Every line below that holds the string "materials" should be copied out.
================================
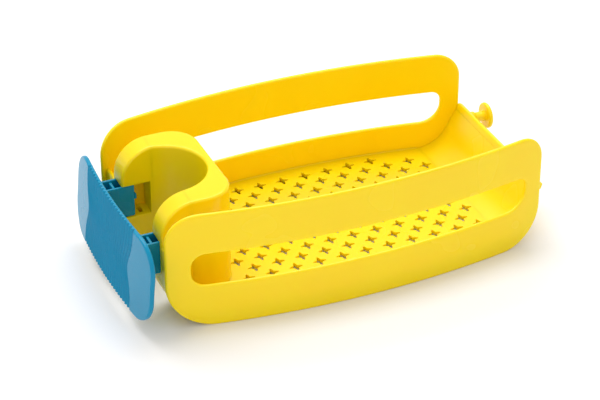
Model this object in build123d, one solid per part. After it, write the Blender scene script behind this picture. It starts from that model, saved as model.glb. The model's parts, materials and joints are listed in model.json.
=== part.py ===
from build123d import *
import os
from math import cos, radians, sin, sqrt, tan

# Sink caddy that hangs on a tap column: a one-piece perforated basket whose collar takes the
# column, and a separate push-in clip that closes the collar's open front.
# Millimetres. +X runs from the clip end to the peg end, +Y to the left side panel, +Z up.
# Pieces are drawn about the side panels' middle, then moved so that the origin is midway along
# the whole, on the mid-plane and on the surface that the side panels stand on.

# Side panels: two bowed plates with rounded corners and one long slot each
PANEL_LENGTH = 221.5
PANEL_HEIGHT = 69.5
PANEL_WALL = 2.5
MID_WIDTH = 123.0  # between the panels' inner faces, at mid-length
BOW_RADIUS = 483.0  # plan radius of the inner faces
CORNER_TOP_FRONT = 18.0
CORNER_TOP_REAR = 15.0
CORNER_LOW_FRONT = 27.0
CORNER_LOW_REAR = 24.0
PANEL_EDGE_ROUND = 0.9
SLOT_FRONT_MARGIN = 13.5
SLOT_REAR_MARGIN = 11.0
SLOT_LOW = 25.5
SLOT_HEIGHT = 19.5
SLOT_CORNERS = (8.0, 12.0, 5.5, 8.0)  # low front, low rear, top rear, top front

# Floor: a flat sheet with a staggered grid of plus-shaped drain holes
FLOOR_TOP = 8.5
FLOOR_WALL = 2.2
HOLE_PITCH_X = 14.0
HOLE_PITCH_Y = 8.55
HOLE_SPAN = 7.7
HOLE_ARM = 2.1
HOLE_ROWS = 13
HOLE_EDGE_GAP = 1.2  # least sheet left between a hole and a panel
FIRST_HOLE_GAP = 2.6  # from the collar's back to the first column of holes
FRONT_HOLE_GAP = 0.5  # from the perforated sheet's front edge to a hole
BEND_OVERRUN = 2.0  # how far the last holes may run into the start of the rear bend
FLOOR_SPLIT = 2.5  # perforated sheet reaches this far in front of the collar's back wall
FLAT_END = 25.75  # from the panels' rear end to where the floor starts to rise

# Rear wall: the floor sheet bent up and leaning outwards, with a thicker rim
REAR_BEND = 20.0
REAR_ANGLE = 65.0
REAR_TOP = 36.5
RIM_WALL = 3.4
RIM_BAND = 4.0

# Pegs behind the rear wall, not evenly placed about the mid-plane
PEG_INSET_LEFT = 11.6  # from the left panel's inner face, at its rear end
PEG_INSET_RIGHT = 27.6
PEG_Z = 31.5
PEG_STEM_R = 3.0
PEG_FOOT_R = 3.9  # short boss between the leaning wall and the stem
PEG_FOOT_END = 4.25  # from the panels' rear end
PEG_HEAD_R = 7.7
PEG_HEAD_THICK = 2.8
PEG_END = 13.75  # from the panels' rear end to the heads' outer face
PEG_HEAD_ROUND = 1.1

# Tap collar: a U-shaped wall, open at the front
COLLAR_SETBACK = 3.0  # from the panels' front end to the arms' front faces
THROAT_R = 23.8
THROAT_CENTRE = 15.5  # behind the arms' front faces
ARM_THICK = 14.0
BACK_WALL = 4.7
COLLAR_TOP = 67.0
COLLAR_ROLL = 19.5  # the arms' top front corner rolls over by this radius
COLLAR_CORNER = 16.0
COLLAR_SKIN = 2.4
COLLAR_EDGE_ROUND = 1.6
ARM_LENGTH = 17.75

# Pockets in the arms, open to the front and to the throat
POCKET_LOW = 25.5
POCKET_HEIGHT = 20.0
POCKET_WIDTH = 11.6
POCKET_DEPTH = 16.5
LATCH_SLIT_LENGTH = 2.0
LATCH_SLIT_WIDTH = 6.0
LATCH_SLIT_SETBACK = 4.0

# Front walls: from the arms to the side panels, bent into the floor
FRONT_WALL = 2.5
FRONT_WALL_TOP = 43.0
FRONT_BEND = 14.0

# Clip: a bowed grip plate with two hollow prongs
PRONG_GAP = 0.3  # clearance of a prong in its pocket, each side
PRONG_WALL = 1.6
PRONG_ENTRY = 7.25  # how far the prongs are in the pockets at rest
PRONG_RIB_SETBACK = 10.0
PRONG_RIB_DROP = 1.0
NUB_LENGTH = 1.2
NUB_HEIGHT = 3.0
NUB_WIDTH = 3.0
NUB_DROP = 6.0
PLATE_WALL = 2.6
PLATE_FRONT = 15.25  # from the panels' front end to the middle of the plate's front
PLATE_HALF_WIDTH = 59.5
PLATE_HALF_HEIGHT = 24.5
PLATE_MIDDLE_Z = 32.5
PLATE_CORNER = 17.5
PLATE_BOW_RADIUS = 430.0
PLATE_LEAN = 5.0  # degrees, top edge towards the basket
GRIP_LINES = 22
GRIP_BAND = 66.0  # width of the grooved band
GRIP_GROOVE = 1.5
GRIP_DEPTH = 0.8

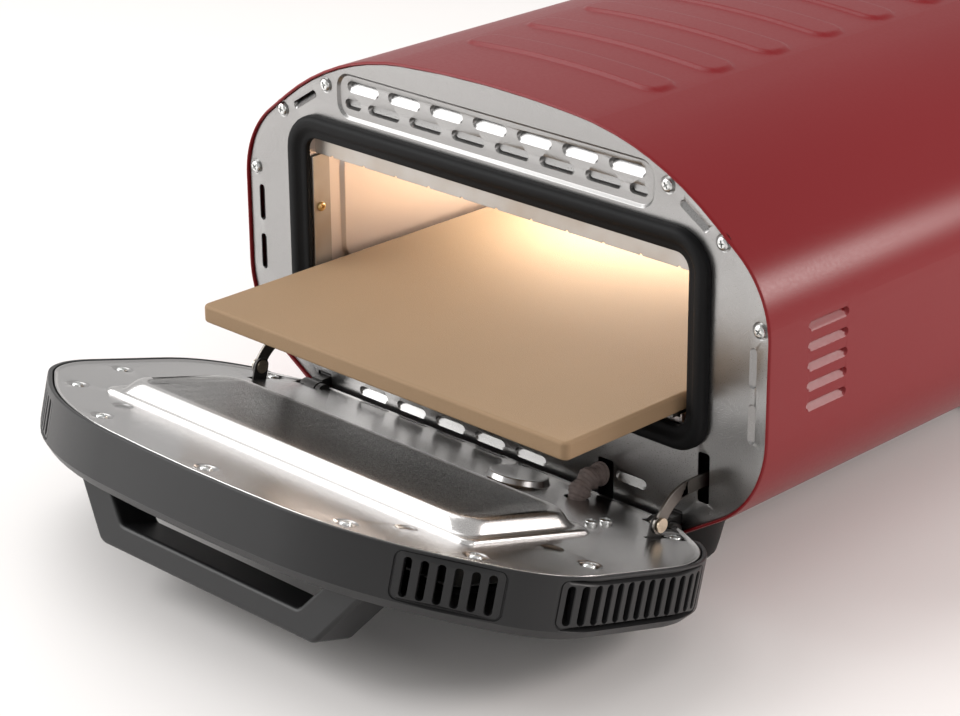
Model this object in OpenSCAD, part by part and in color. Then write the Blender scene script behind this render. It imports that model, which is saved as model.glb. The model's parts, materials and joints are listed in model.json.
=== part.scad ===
// Countertop pizza oven with a drop-down door that carries the baking stone out.
// Millimetres, +Z up. The oven's mouth faces -Y and the whole model is symmetric
// about X = 0. It is drawn with the door open at its stop and the stone out.

/* [Body] */
// Width of the body across its two upright sides
body_w = 450; // [440:1:460]
// Height of the crown of the front panel above the counter
dome_top = 287; // [285:1:290]
// Length of the body from the front panel to the rear panel
body_d = 420; // [410:1:440]
// Height of the flat underside above the counter
base_z = 38; // [37:0.5:39]
// Sheet thickness of the outer shell
shell_t = 1.2; // [1:0.1:1.5]

/* [Cavity] */
// Clear width of the mouth
mouth_w = 330; // [328:1:332]
// Lower edge of the mouth
mouth_z0 = 109; // [108:0.5:110]
// Upper edge of the mouth
mouth_z1 = 219; // [218:0.5:220]
// Depth of the cavity behind the front panel
cavity_d = 360; // [350:1:365]

/* [Baking stone] */
// Side of the square stone
stone_w = 320; // [300:1:320]
// Thickness of the stone
stone_t = 12; // [10:0.5:12]
// Height of the stone's upper face
stone_top = 130; // [129:0.5:131]
// How far the stone stands out of the front panel with the door open
stone_out = 101; // [90:1:103]

/* [Door] */
// Angle the door turns through from shut to its open stop
open_angle = 74.5; // [70:0.5:76]
// Depth of the black rim of the door
rim_depth = 36.5; // [35:0.5:37]
// Sheet thickness of the inner plate
plate_t = 0.8; // [0.6:0.1:1]
// Width of the window
window_w = 280; // [270:1:290]

/* [Hidden] */
$fn = 64;

half_w = body_w / 2;
// Dome outline: crown, shoulder and side arcs joined by tangent lines. Angles are
// those of the outline's normal, from straight up (0) to straight out (90) and down.
crown_r = 882;
shoulder_r = 201.6;
side_r = 63;
lower_r = 70.5;
crown_a = 5;
slope_a = 38;
tuck_a = 148;
lower_z = 118.4;

function n(a) = [sin(a), cos(a)];
crown_c = [0, dome_top - crown_r];
shoulder_c = crown_c + (crown_r - shoulder_r) * n(crown_a);
side_x = half_w - side_r;
side_c = [side_x, shoulder_c[1]
    + (shoulder_r - side_r - (side_x - shoulder_c[0]) * sin(slope_a)) / cos(slope_a)];
lower_c = [half_w - lower_r, lower_z];
shell_gap = 0.1;
shell_in = shell_gap;
shell_out = shell_in + shell_t;
lip_y = -1.5;

// Door, drawn shut and then turned about its hinge axis
hinge_y = -10.1;
hinge_z = 43.1;
plate_y = -6.3;
door_rise = 3;
rim_in = 1.5;
rim_out = 4.4;
rim_lip = 1;
cover_y = plate_y - rim_depth;
cover_t = 2.5;
chamfer = 6;
grille_y0 = cover_y + 7.5;
grille_y1 = plate_y - 3;
grille_z0 = 86;
grille_z1 = 211;
side_run = side_c[1] + door_rise - lower_z;
side_slot_s = 84.4;
side_slot_pitch = 9.1;

// Stone travel, from standing out of the mouth to just behind the shut door
stone_y = -stone_out;
carriage_t = 5;
rail_gap = 0.3;
stone_z = stone_top - stone_t;
carriage_z = stone_z - carriage_t;
rail_x0 = 146;
rail_x1 = 156;

cavity_w = mouth_w + 2;
cavity_t = 0.8;
cavity_y0 = 1.2;
cavity_z0 = 103.2;
cavity_z1 = mouth_z1 + 3;

// Hinges and stays, given on the right-hand side
lug_x0 = 151;
lug_x1 = 161;
ear_t = 4;
ear_gap = 0.5;
pin_r = 3;
run_fit = 0.05;
stay_x = 177;
stay_t = 2;
stay_w = 9;
stay_bend_r = 29;
stay_y = -39.1;
stay_z = 63.6;
stay_bend_c = [-13, 50.5];
stay_reach = 60;
lug_t = 1.5;

knob_x = 82;
knob_z = 102;
knob_r = 20;
knob_h = 14;
spindle_r = 3;
lens_r = 4;
sleeve_x = 100;
sleeve_bend_r = 19;
sleeve_r = 4.5;

spacer_h = 18;
// The origin is on the counter, below the middle of the oven with its door open
door_reach = -hinge_y + (dome_top + door_rise + rim_out - hinge_z) * sin(open_angle)
    + (hinge_y - cover_y - chamfer) * cos(open_angle);
y_shift = (door_reach - body_d - spacer_h) / 2;

// ---------------------------------------------------------------- helpers
module placed() translate([0, y_shift, 0]) children();

module opened() translate([0, hinge_y, hinge_z]) rotate([open_angle, 0, 0])
    translate([0, -hinge_y, -hinge_z]) children();

module door() placed() opened() children();

// Extrudes an XZ drawing from y0 to y1
module along_y(y0, y1) translate([0, y0, 0]) rotate([90, 0, 0]) mirror([0, 0, 1])
    linear_extrude(y1 - y0) children();

// Extrudes a YZ drawing from x0 to x1
module along_x(x0, x1) translate([x0, 0, 0]) rotate([90, 0, 90])
    linear_extrude(x1 - x0) children();

module block(x0, x1, y0, y1, z0, z1) translate([x0, y0, z0]) cube([x1 - x0, y1 - y0, z1 - z0]);

module both() {
    children();
    mirror([1, 0, 0]) children();
}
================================
▶ Reply:
Model this object in build123d, one solid per part. After it, write the Blender scene script behind this picture. It starts from that model, saved as model.glb. The model's parts, materials and joints are listed in model.json.
Model this object in OpenSCAD, part by part and in color. Then write the Blender scene script behind this render. It imports that model, which is saved as model.glb. The model's parts, materials and joints are listed in model.json.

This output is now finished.